A vitória histórica dos nacionalistas do Sinn Féin é o sinal de uma reviravolta na política da Irlanda do Norte — e já se fala num possível referendo à reunificação com a República da Irlanda.
Pela primeira vez em 101 anos, o Sinn Féin pôde celebrar a vitória nas eleições na Irlanda do Norte. O partido nacionalista que era o braço político do IRA vai assim ter a maioria do parlamento e poderá apontar a vice-presidente partidária, Michelle O’Neill, ao cargo de primeira-ministra.
O partido conseguiu 27 dos 90 lugares do parlamento. O Partido Unionista Democrático (DUP), que historicamente governa esta nação que integra o Reino Unido ficou em segundo lugar, com 24 deputados.
Outra das surpresas da noite vai para o Partido da Aliança, centrista e com tendência liberal. O partido não se assume nem nacionalista nem unionista e duplicou a sua representação parlamentar, elegendo 17 deputados.
“Hoje é o início de uma nova era.
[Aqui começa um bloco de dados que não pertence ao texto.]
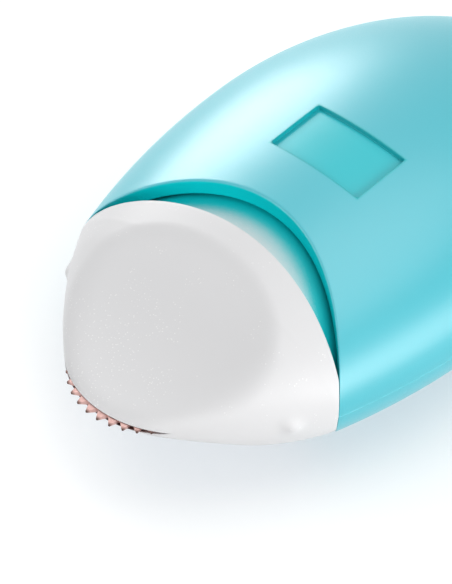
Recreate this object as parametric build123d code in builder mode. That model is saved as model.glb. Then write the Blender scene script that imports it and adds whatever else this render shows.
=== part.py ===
from build123d import *
from math import asin, cos, degrees, pi, radians, sin, sqrt, tan
import os

# Chalk wheel marker shaped like a small computer mouse. The long axis runs along Y with the wheel
# towards -Y, and the marker lies on the flat foot of its belly. The origin is at the bottom centre.

# Handle
handle_length = 56.5        # corners of the mouth to the tail
widest_half_width = 22.0
side_swell = 3.7            # half width that the handle gains from the mouth to the widest section
widest_back = 24.5          # corners of the mouth to the widest section
flatness_share = 0.545      # half height of a section over its half width
shell_wall = 2.0
mouth_rise = 9.75           # how far the mouth bows back at the middle
rim_outer_radius = 0.35
rim_inner_radius = 0.3
foot_depth = 0.4            # what the flat foot takes off the belly

# Bare recess on the back
recess_width = 12.0
recess_length = 7.5
recess_back = 20.0          # corners of the mouth to the middle of the recess
recess_depth = 0.5
recess_corner_radius = 0.3

# Inside of the handle
lip_height = 1.2
lip_gap = 0.1
lip_start = 3.0             # corners of the mouth to the front end of the lip
post_radius = 2.4
peg_radius = 1.1
peg_length = 2.6
peg_gap = 0.05
post_places = [(13.0, 31.0), (9.5, 44.5)]   # half spacing, distance behind the mouth's corners
hoop_width = 1.2
hoop_height = 1.8
hoop_places = [26.5, 37.5]
guide_width = 1.2
guide_spacing = 12.0
guide_front = 11.5
guide_back = 20.5
guide_gap = 0.1

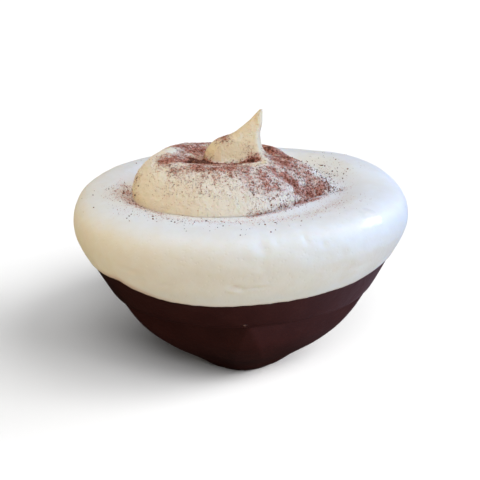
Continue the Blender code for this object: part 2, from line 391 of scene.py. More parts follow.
def makeTurnedCupTree():
    # turns a section round the upright axis, and cuts facets into it where the section says so
    tree, source, sink = newTree(
        "turnedCup", "GeometryNodeTree",
        {"Geometry": "Geometry", "Turns": "Int", "Facets": "Int", "Front Lobe": "Float", "Facet Top": "Float",
         "Facet Foot": "Float", "Flatness": "Float", "Unevenness": "Float", "Uneven Scale": "Float",
         "Material": "Material"},
        {"Geometry": "Geometry"})
    section = source["Geometry"]
    rows = addNode(tree, "GeometryNodeAttributeDomainSize", {"Geometry": section}, component="MESH").outputs["Point Count"]
    columns = calc(tree, "ADD", source["Turns"], 1.0)
    grid = addNode(tree, "GeometryNodeMeshGrid", {"Vertices X": columns, "Vertices Y": rows}).outputs["Mesh"]
    index = addNode(tree, "GeometryNodeInputIndex").outputs[0]
    row = calc(tree, "MODULO", index, rows)
    column = calc(tree, "FLOOR", calc(tree, "DIVIDE", calc(tree, "ADD", index, 0.5), rows))
    turn = calc(tree, "MULTIPLY", calc(tree, "DIVIDE", column, source["Turns"]), circle)
    position = addNode(tree, "GeometryNodeInputPosition").outputs[0]
    facetMask = addNode(tree, "GeometryNodeInputNamedAttribute", {"Name": "facet"}, data_type="FLOAT").outputs[0]
    mask = sampleAt(tree, section, facetMask, row, "FLOAT")
    outline = sampleAt(tree, section, position, row, "FLOAT_VECTOR")
    point = addNode(tree, "ShaderNodeSeparateXYZ", {"Vector": outline}).outputs
    radius, height = point["X"], point["Z"]

    pitch = calc(tree, "DIVIDE", circle, source["Facets"])
    half = calc(tree, "MULTIPLY", pitch, 0.5)
    fromLobe = calc(tree, "WRAP", calc(tree, "SUBTRACT", turn, source["Front Lobe"]), pitch, 0.0)
    off = calc(tree, "SUBTRACT", fromLobe, half)
    share = calc(tree, "MINIMUM", 1.0, calc(tree, "DIVIDE", height, source["Facet Top"]))
    spare = calc(tree, "SUBTRACT", 1.0, source["Facet Foot"])
    wide = calc(tree, "MULTIPLY", half, calc(tree, "MULTIPLY_ADD", share, spare, source["Facet Foot"]))
    straight = calc(tree, "DIVIDE", calc(tree, "COSINE", wide), calc(tree, "COSINE", off))
    cut = calc(tree, "MAXIMUM", 0.0, calc(tree, "SUBTRACT", 1.0, straight))
    cut = calc(tree, "MULTIPLY", calc(tree, "MULTIPLY", cut, source["Flatness"]), mask)
    radius = calc(tree, "MULTIPLY", radius, calc(tree, "SUBTRACT", 1.0, cut))

    x = calc(tree, "MULTIPLY", radius, calc(tree, "SINE", turn))
    y = calc(tree, "MULTIPLY", calc(tree, "MULTIPLY", radius, -1.0), calc(tree, "COSINE", turn))
    place = addNode(tree, "ShaderNodeCombineXYZ", {"X": x, "Y": y, "Z": height}).outputs[0]
    wobble = addNode(tree, "ShaderNodeTexNoise", {"Vector": place, "Scale": source["Uneven Scale"], "Detail": 2.0})
    centred = addNode(tree, "ShaderNodeVectorMath",
                      {0: wobble.outputs["Color"], 1: (0.5, 0.5, 0.5)}, operation="SUBTRACT").outputs[0]
    amount = calc(tree, "MULTIPLY", source["Unevenness"], ramp(tree, height, 0.0, 2 * mm))
    shift = addNode(tree, "ShaderNodeVectorMath", {0: centred, "Scale": amount}, operation="SCALE").outputs[0]
    place = addNode(tree, "ShaderNodeVectorMath", {0: place, 1: shift}, operation="ADD").outputs[0]
    moved = addNode(tree, "GeometryNodeSetPosition", {"Geometry": grid, "Position": place}).outputs[0]
    welded = addNode(tree, "GeometryNodeMergeByDistance", {"Geometry": moved, "Distance": 1e-6}).outputs[0]
    smooth = addNode(tree, "GeometryNodeSetShadeSmooth", {"Geometry": welded, "Shade Smooth": True}).outputs[0]
    finishTree(tree, sink, smooth, source["Material"])
    return tree


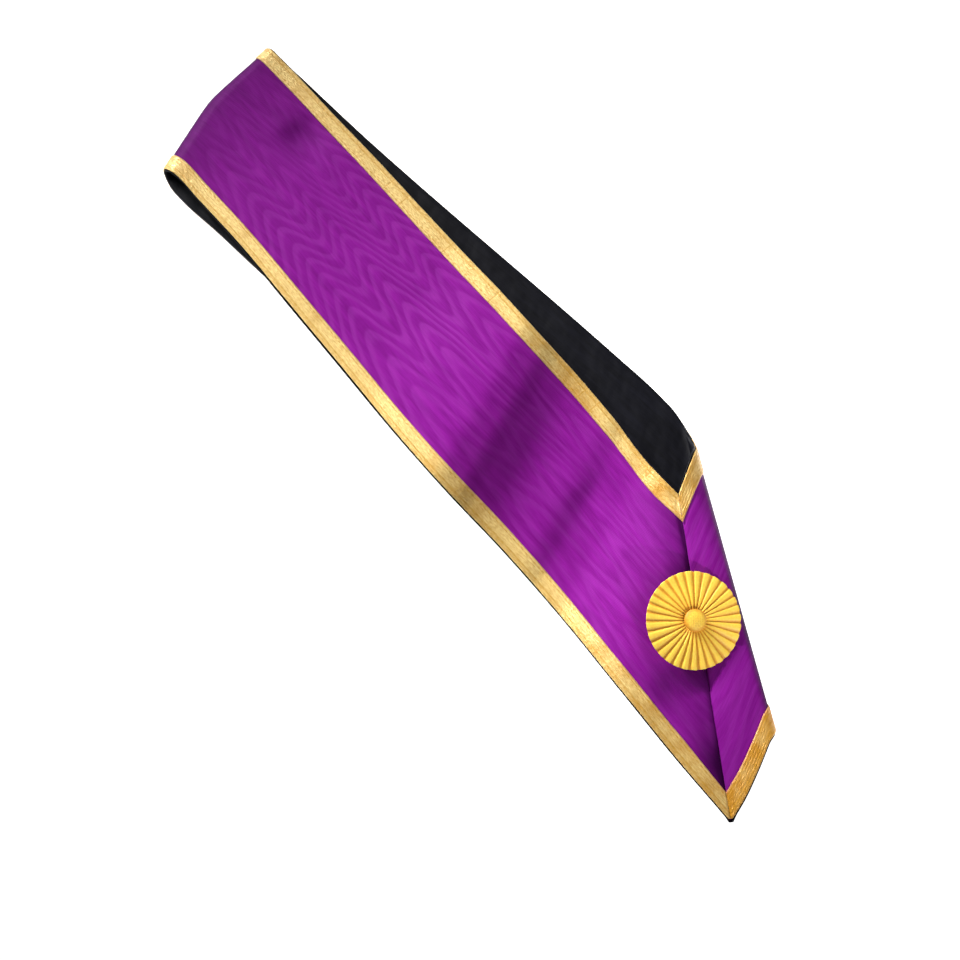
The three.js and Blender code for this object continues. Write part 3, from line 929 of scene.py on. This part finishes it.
def make_lace(name, node, inner):
    """Braid with raised cords along it and slightly rounded edges."""
    spacing, columns = LACE_GRID
    station, t = cloth_grid(station_list(spacing), np.linspace(0, 1, columns))
    point = LACE_CUT * blunt_point(station)
    share = point + (lace_share(station) - point) * t
    if inner:
        share = 1 - lace_share(station) * (1 - t)
    cords = CORD_HEIGHT * np.abs(np.sin(LACE_CORDS * math.pi * t))
    rounded = fading(t, LACE_EDGE) + fading(1 - t, LACE_EDGE)
    depth = LACE_TOP - CORD_HEIGHT + cords - rounded - seam_dip(station, share, LACE_SHARP_DIP)
    maps = lace_maps(station, share, t if inner else 1 - t, LACE_JOINS if inner else [])
    obj = cloth_piece(name, station, share, depth, maps, False)
    add_thickness(obj, LACE_THICKNESS)
    material_slot_of(obj, braid)
    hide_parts(node)
    return obj


face = make_face()
lining = make_lining()
outer_lace = make_lace("outer_lace", "outer_edge_lace", False)
inner_lace = make_lace("inner_lace", "inner_edge_lace", True)

# The rosette

# Grid of each round piece: its rings, and its steps round.
ROSETTE_GRID = (64, ROSETTE_PLEATS * 14)
BUTTON_GRID = (48, 72)
# Share of a round piece's rings that makes its top. The rest make its underside.
ROSETTE_TOP_SHARE = 0.76
BUTTON_TOP_SHARE = 0.75
# Of a pleat's width, measured from crease to crease: how much it rises over, and where it drops.
PLEAT_RISE = 0.5
PLEAT_DROP = 0.78
# How far the rim goes in and out over the pleats, in mm.
RIM_WAVE = 0.25
# Heights in mm over the rosette's foot: its middle, the swell about halfway out, the slope to the
# rim, how much the rim rounds off, the underside at the rim over its middle, and that middle.
ROSETTE_MIDDLE = 3.1
ROSETTE_SWELL = 0.9
ROSETTE_SLOPE = 0.3
RIM_DROP = 0.35
UNDERSIDE_RISE = 1.9
UNDERSIDE_MIDDLE = 0.25
# Depth of the pleats in mm: on top, how much less it is at the rim, and underneath. The heights
# above go through this share of a pleat's height.
PLEAT_DEPTH = 1.1
PLEAT_DEPTH_LOST = 0.35
PLEAT_DEPTH_UNDER = 0.5
PLEAT_LEVEL = 0.6
# How far the button's dome turns over and in under its edge.
BUTTON_TURN = math.radians(112)
CRINKLE_HEIGHT = 0.15

# Moves a round piece from the origin to its place on the V.
TO_THE_V = (
    Matrix.Translation((Vector(ROSETTE_CENTRE) + Vector(ORIGIN)) * MM)
    @ ROSETTE_UP.to_track_quat("Z", "Y").to_matrix().to_4x4()
)


def ease(t):
    """The same soft step as smooth_step, for one number."""
    t = min(1.0, max(0.0, t))
    return t * t * (3 - 2 * t)


def round_piece(name, rings, turns, shape, paint):
    """A closed round piece from a grid: shape(ring 0..1, angle) gives radius and height, and
    paint(radius, angle) its painted shade, from 0, as dark as in a crease, to 1."""
    bm = bmesh.new()
    bmesh.ops.create_grid(bm, x_segments=turns, y_segments=rings, size=1)
    for v in bm.verts:
        angle = math.pi * v.co.x
        radius, height = shape((v.co.y + 1) / 2, angle)
        v.co = Vector((radius * math.cos(angle), radius * math.sin(angle), height)) * MM
    bmesh.ops.remove_doubles(bm, verts=bm.verts, dist=1e-6)
    bmesh.ops.recalc_face_normals(bm, faces=bm.faces)
    raised = [(paint(v.co.xy.length / MM, math.atan2(v.co.y, v.co.x)), 0.0) for v in bm.verts]
    bmesh.ops.transform(bm, matrix=TO_THE_V, verts=bm.verts)
    return new_object(name, bm, {"pleat": np.array(raised)})


def pleat_height(angle):
    """Knife pleats: each rises over half its width, stays up, and drops into a narrow crease."""
    wobble = 0.5 * math.sin(3 * angle + 0.7) + 0.35 * math.sin(5 * angle + 2.0)
    turn = (ROSETTE_PLEATS * angle + wobble) / (2 * math.pi)
    t = turn - math.floor(turn)
    up = ease(t / PLEAT_RISE)
    down = 1 - ease((t - PLEAT_DROP) / (1 - PLEAT_DROP))
    return up * down * (0.85 + 0.15 * math.sin(7 * angle + 1.1) * math.sin(math.pi * t))


def pleat_shape(ring, angle):
    """From the middle of the top out over the rim, then back under to the middle."""
    pleat = pleat_height(angle)
    wave = RIM_WAVE * (pleat - 0.5)
    if ring < ROSETTE_TOP_SHARE:
        t = ring / ROSETTE_TOP_SHARE
        edge = ease((t - 0.9) / 0.1)
        radius = ROSETTE_RADIUS * (1 - (1 - t) ** 1.02) + wave * ease((t - 0.6) / 0.4)
        swell = ROSETTE_SWELL * math.sin(math.pi * min(1, t * 1.1)) ** 2
        crown = ROSETTE_MIDDLE + swell - ROSETTE_SLOPE * t
        depth = ease((t - 0.1) / 0.25) * (PLEAT_DEPTH - PLEAT_DEPTH_LOST * t)
        return radius, crown + depth * (pleat - PLEAT_LEVEL) - RIM_DROP * edge
    t = (ring - ROSETTE_TOP_SHARE) / (1 - ROSETTE_TOP_SHARE)
    radius = ROSETTE_RADIUS * (1 - t) + wave * (1 - t) ** 4
    under = UNDERSIDE_RISE * (1 - ease(t / 0.8)) + UNDERSIDE_MIDDLE
    return radius, under + PLEAT_DEPTH_UNDER * (1 - t) ** 2 * (pleat - PLEAT_LEVEL)


def pleat_painted_shade(radius, angle):
    """Painted shade by the height of the pleats, darker beside the button, where they close up."""
    return pleat_height(angle) * (0.5 + 0.5 * ease((radius - BUTTON_RADIUS) / 5))


def make_rosette():
    obj = round_piece("rosette", *ROSETTE_GRID, pleat_shape, pleat_painted_shade)
    material_slot_of(obj, ribbon_yellow)
    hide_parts("rosette_pleats")
    return obj


def crinkle(radius, angle):
    """Small crinkles of the satin on top of the button, from -1 to 1."""
    x, y = radius * math.cos(angle), radius * math.sin(angle)
    wave = math.sin(3.6 * x + 1.2 * math.sin(3.1 * y)) * math.cos(3.3 * y + 0.9 * math.sin(2.7 * x))
    return wave * (1 - ease((radius / BUTTON_RADIUS - 0.6) / 0.35))


def button_shape(ring, angle):
    """A domed top, slightly crinkled, that turns in under its own edge, then a flat base."""
    turn = BUTTON_TURN * min(1, ring / BUTTON_TOP_SHARE)
    radius = BUTTON_RADIUS * math.sin(turn)
    height = BUTTON_LEVEL + BUTTON_WAIST + (BUTTON_TOP - BUTTON_WAIST) * math.cos(turn)
    if ring < BUTTON_TOP_SHARE:
        return radius, height + CRINKLE_HEIGHT * crinkle(radius, angle)
    return radius * (1 - ring) / (1 - BUTTON_TOP_SHARE), height


def button_painted_shade(radius, angle):
    """Painted shade of the button: darker in the hollows of its crinkles and towards its edge."""
    return 0.55 + 0.2 * crinkle(radius, angle) - 0.45 * ease((radius / BUTTON_RADIUS - 0.6) / 0.4)


def make_button():
    obj = round_piece("covered_button", *BUTTON_GRID, button_shape, button_painted_shade)
    material_slot_of(obj, ribbon_yellow)
    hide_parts("rosette_button")
    return obj


rosette = make_rosette()
button = make_button()

# Floor, light and camera

# In metres: half the floor's side, and how far under the object's lowest plane it lies.
FLOOR_HALF_SIDE = 6
FLOOR_DROP = 0.0002
# Strength of the floor's own light, and of the light from all round.
FLOOR_GLOW = 0.9
ROOM_LIGHT = 0.16
WHITE = (1, 1, 1, 1)

# Lamps: place and the point looked at, in metres, then side in metres, watts and spread in degrees.
KEY_LAMP = ((-2.6, -0.15, 1.35), (0.06, -0.04, 0), 0.28, 0.207, 5.5)
FILL_LAMP = ((2.2, -0.3, 1.3), (0.215, 0.03, 0.02), 0.15, 0.07, 4.5)
# The key is three lamps in a row, so that the rosette's shadow is soft: how far each is moved.
KEY_ROW = (-0.5, 0.0, 0.5)

# The camera looks down from beyond the point of the V: its place in metres, how far round it
# stands, how steeply it looks down, and its lens and sensor in mm.
CAMERA_PLACE = (0.27094, -0.24108, 0.9511)
CAMERA_TURN = math.radians(50.5)
CAMERA_RISE = math.radians(72.0)
LENS = 63.5
SENSOR_WIDTH = 36.0


def make_floor():
    bm = bmesh.new()
    bmesh.ops.create_grid(bm, x_segments=1, y_segments=1, size=FLOOR_HALF_SIDE)
    bmesh.ops.translate(bm, verts=bm.verts, vec=(0, 0, -FLOOR_DROP))
    floor = new_object("floor", bm, {})
    glow = {"Emission Color": WHITE, "Emission Strength": FLOOR_GLOW}
    material, shader = new_material("backlit white acrylic table", "#FFFFFF", 0.9, **glow)
    floor.data.materials.append(material)


def area_light(name, settings, moved=0.0):
    """A square lamp from a row of settings, moved sideways by some metres."""
    (x, y, z), target, side, power, spread = settings
    place = Vector((x, y + moved, z))
    lamp = bpy.data.lights.new(name, "AREA")
    lamp.shape = "SQUARE"
    lamp.size = side
    lamp.energy = power
    lamp.spread = math.radians(spread)
    obj = bpy.data.objects.new(name, lamp)
    obj.location = place
    obj.rotation_euler = (Vector(target) - place).to_track_quat("-Z", "Y").to_euler()
    bpy.context.scene.collection.objects.link(obj)


def make_camera():
    x, y = math.cos(CAMERA_TURN), math.sin(CAMERA_TURN)
    level = math.cos(CAMERA_RISE)
    right = Vector((x, y, 0))
    back = Vector((y * level, -x * level, math.sin(CAMERA_RISE)))
    up = back.cross(right)
    data = bpy.data.cameras.new("camera")
    data.lens = LENS
    data.sensor_width = SENSOR_WIDTH
    obj = bpy.data.objects.new("camera", data)
    turned = Matrix((right, up, back)).transposed().to_4x4()
    turned.translation = Vector(CAMERA_PLACE)
    obj.matrix_world = turned
    bpy.context.scene.collection.objects.link(obj)
    bpy.context.scene.camera = obj


make_floor()
for moved in KEY_ROW:
    area_light("gridded key softbox", KEY_LAMP, moved)
area_light("gridded fill lamp", FILL_LAMP)
world = bpy.data.worlds.new("soft white room")
world.use_nodes = True
background = world.node_tree.nodes["Background"]
background.inputs["Color"].default_value = WHITE
background.inputs["Strength"].default_value = ROOM_LIGHT
bpy.context.scene.world = world
bpy.context.scene.view_settings.view_transform = "Standard"
make_camera()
Independentemente das origens religiosas, políticas ou sociais, o meu compromisso é fazer a política funcionar”, prometeu a líder do Sinn Féin, que pode vir a ser a primeira católica ao leme da Irlanda do Norte.
A vitória do Sinn Féin é particularmente importante dado o contexto histórico. Fundada em 1921, a Irlanda do Norte foi palco de uma violenta guerra civil conhecida como The Troubles entre os republicanos do IRA, que queriam a reunificação com a República da Irlanda, e os unionistas, que defendiam a permanência no Reino Unido.
A religião foi também um grande ponto de contenção no conflito que matou mais de 3000 pessoas, com os republicanos a serem maioritariamente católicos enquanto que os unionistas eram protestantes.
O conflito chegou ao fim com o Acordo de Sexta-Feira Santa (1998), acordo esse que foi também uma das grandes dores de cabeça nas negociações do Brexit, devido ao receio de que o regresso de uma fronteira dura entre a Irlanda do Norte e a República da Irlanda reacendesse o conflito.
Referendo à reunificação à vista?
Dado que a unificação da Irlanda do Norte com a República da Irlanda é a maior bandeira política do Sinn Féin, esta vitória despoletou especulações sobre um possível referendo.
Mas o primeiro-ministro da República da Irlanda, Leo Varadkar, não acredita que uma reunificação esteja à vista e acha que a vitória do Sinn Féin “não aproxima necessariamente” o país de um referendo sobre esta questão, especialmente tendo em conta que o partido terá de negociar com o DUP para governar.
Para além disto, a nomeação de O’Neill ainda não é certa, já que o DUP tem de concordar com a escolha e apontar um vice-ministro-chefe — no sistema da Irlanda do Norte, estes cargos têm de ser partilhados entre os partidos mais votados e o poder dos dois é equivalente.
A Lei da Irlanda do Norte de 1998, que foi criada depois da assinatura do Acordo de Sexta-feira Santa, também estabeleceu que a Irlanda do Norte ficaria no Reino Unido e que não sairá “sem a aprovação da maioria do povo da Irlanda do Norte“.
A legislação determina ainda que o Secretariado da Irlanda do Norte em Londres tem de concordar com a convocação de um referendo se a opinião pública parecer favorável à reunificação das Irlandas, relata a BBC.
Este factor é um trunfo para os nacionalistas, que podem argumentar que a vitória do Sinn Féin reflecte uma tendência crescente na população para o apoio à reunificação. Apesar disto, as sondagens mostram ainda que a maioria dos irlandeses do norte quer continuar no Reino Unido.
Por causa destes obstáculos, é provável que, por enquanto, a vitória do Sinn Féin seja simbólica e que um referendo ainda não esteja para vir.